I have then seen that I received a nonzero values (<200) in mismatchcnt (`/sys/block/md127/md/mismatch_cnt`) which I was able to get down to zero by repeatedly calling repair, but this number went up again after writing data and calling check again.
I also tested the script on other hardware (with other drives, amd64 architecture, running Arch with kernel 5.10.11) and there I never received even a single failed checksum so I have reason to believe the script does what it should.
To confirm that I don't just have a broken raid, I connected the drives to a amd64 computer running a live distribution of debian (debian-live-10.7.0-amd64-gnome.iso Kernel 4.19-lts) and repeated my checksum test. Here without fails.
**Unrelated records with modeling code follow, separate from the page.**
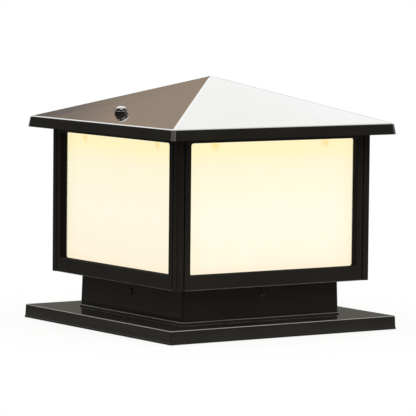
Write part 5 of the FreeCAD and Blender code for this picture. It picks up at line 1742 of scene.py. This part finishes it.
RIDGE_CREST = 10.0
RIDGE_ROOT = 9.3
RIDGE_RISE = 0.75  # from a root to the next crest
rises = range(int((gland_high.z - floor_low.z - 1.0) / RIDGE_RISE))
ridge_foot = floor_low.z + 0.5
ridges = [(RIDGE_CREST if step % 2 else RIDGE_ROOT, ridge_foot + step * RIDGE_RISE, 0) for step in rises]
ridge_section = [(8.9, ridges[0][1], 0)] + ridges + [(8.9, ridges[-1][1], 0)]
barrel = moved(together(barrel, spun(ridge_section)), GLAND_X, GLAND_Y)
gland_barrel = finished(barrel, "gland_barrel", "gland_body")
tell("gland's body:", gland_body=gland_barrel)

# %% Make the gland's lock nut
LOCK_BORE = 10.1
LOCK_FACE = 12.6
LOCK_CORNER = 13.86
LOCK_CHAMFER = 0.6
lock_low, lock_high = reach("gland_locknut")
lock_section = [
    (LOCK_BORE, lock_low.z, 0),
    (LOCK_FACE, lock_low.z, 0),
    (LOCK_CORNER, lock_low.z + LOCK_CHAMFER, 0),
    (LOCK_CORNER, lock_high.z - LOCK_CHAMFER, 0),
    (LOCK_FACE, lock_high.z, 0),
    (LOCK_BORE + 0.5, lock_high.z, 0),
    (LOCK_BORE, lock_high.z - 0.5, 0),
]
lock_builder = moved(spun(lock_section, limit=gland_hex), GLAND_X, GLAND_Y)
lock_ring = finished(lock_builder, "lock_ring", "gland_locknut")
tell("lock nut:", gland_locknut=lock_ring)

# %% Make the gland's cap
GRIP_RADIUS = 13.6
GRIP_BORE = 9.1
GRIP_CORNER = 13.3  # the radius at which the corners of the grip's hexagon are rounded off
FLUTES = 36
FLUTE_DEPTH = 0.18  # half of a flute's depth
grip_low, grip_high = reach("gland_cap")
cap_floor = gland_low.z - 0.3
grip_section = [
    (CABLE_BORE, grip_low.z, 0.3),
    (8.6, grip_low.z, 0.5),
    (12.0, grip_low.z + 3.0, 0.6),
    (GRIP_RADIUS, grip_low.z + 3.6, 0.4),
    (GRIP_RADIUS, grip_high.z, 0.4),
    (GRIP_BORE, grip_high.z, 0.2),
    (GRIP_BORE, cap_floor, 0),
    (CABLE_BORE, cap_floor, 0),
]


def fluted(angle):
    """The cap's grip: a hexagon whose corners are worn round, with shallow flutes."""
    return min(gland_hex(angle), GRIP_CORNER) - FLUTE_DEPTH * (1 + math.cos(FLUTES * angle))


grip_builder = moved(spun(grip_section, 144, fluted), GLAND_X, GLAND_Y)
grip_cap = finished(grip_builder, "grip_cap", "gland_cap")
tell("gland's cap:", gland_cap=grip_cap)
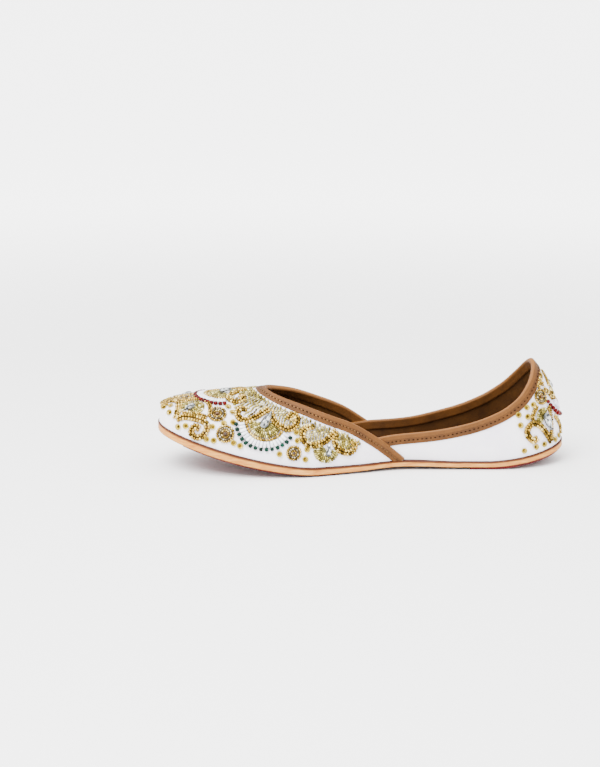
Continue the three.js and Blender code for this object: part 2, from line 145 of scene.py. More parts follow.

I also noted that the files and files+checksums I wrote from nanopi still mismatched on amd64, and the files+checksums I wrote from amd64 still matched on nanopi. So whatever is causing this error must only affect writing.
I did not forget to check S.M.A.R.T. values, but I did not find anything suspicious there. To leave some readability I attached the values via pastebin:
sda: https://pastebin.com/S06RfAgC sdb: https://pastebin.com/5TQYbWvu sdc: https://pastebin.com/i4esRqit
As a final test, I booted a fresh image (Armbian_20.11.10_Nanopim4v2_buster_legacy_4.4.213_desktop.img), just installed the neccesary tools (mdadm cryptsetup and lvm2) and repeated the test.
While I did not receive as many checksum mismatches as before, from 70*1GiB blocks checked, 4 still failed.
Other possible relevant outputs:
nanopim4v2:% sudo lvm version
LVM version: 2.03.02(2) (2018-12-18)
Library version: 1.02.155 (2018-12-18)
Driver version: 4.34.0
Configuration: ./configure --build=aarch64-linux-gnu --prefix=/usr --includedir=${prefix}/include --mandir=${prefix}/share/man --infodir=${prefix}/share/info --sysconfdir=/etc --localstatedir=/var --disable-silent-rules --libdir=${prefix}/lib/aarch64-linux-gnu --libexecdir=${prefix}/lib/aarch64-linux-gnu --runstatedir=/run --disable-maintainer-mode --disable-dependency-tracking --exec-prefix= --bindir=/bin --libdir=/lib/aarch64-linux-gnu --sbindir=/sbin --with-usrlibdir=/usr/lib/aarch64-linux-gnu --with-optimisation=-O2 --with-cache=internal --with-device-uid=0 --with-device-gid=6 --with-device-mode=0660 --with-default-pid-dir=/run --with-default-run-dir=/run/lvm --with-default-locking-dir=/run/lock/lvm --with-thin=internal --with-thin-check=/usr/sbin/thin_check --with-thin-dump=/usr/sbin/thin_dump --with-thin-repair=/usr/sbin/thin_repair --enable-applib --enable-blkid_wiping --enable-cmdlib --enable-dmeventd --enable-dbus-service --enable-lvmlockd-dlm --enable-lvmlockd-sanlock --enable-lvmpolld --enable-notify-dbus --enable-pkgconfig --enable-readline --enable-udev_rules --enable-udev_sync
nanopim4v2:% sudo cryptsetup --version
cryptsetup 2.1.0
nanopim4v2:% sudo cryptsetup status md0_crypt
/dev/mapper/md0_crypt is active and is in use.
type: LUKS2
cipher: aes-xts-plain64
keysize: 512 bits
key location: dm-crypt
device: /dev/md127
sector size: 512
offset: 32768 sectors
size: 3906489088 sectors
mode: read/write
nanopim4v2:% sudo mdadm -V
mdadm - v4.1 - 2018-10-01
As a TL;DR: I believe there is something wrong with mdadm writes on armbian rk3399 legacy buster build.
Can someone reproduce this behavior? If not do you have an (other) idea where this problem could be coming from, and what steps can I take to get a reliable working raid again?
Sidenote: I would prefer to stay on lts for now as wiringpi is AFAIK not supported on newer kernels but of course if it is the only way, I am willing to switch to newer kernels.
I appreciate any help and suggestions, cheers!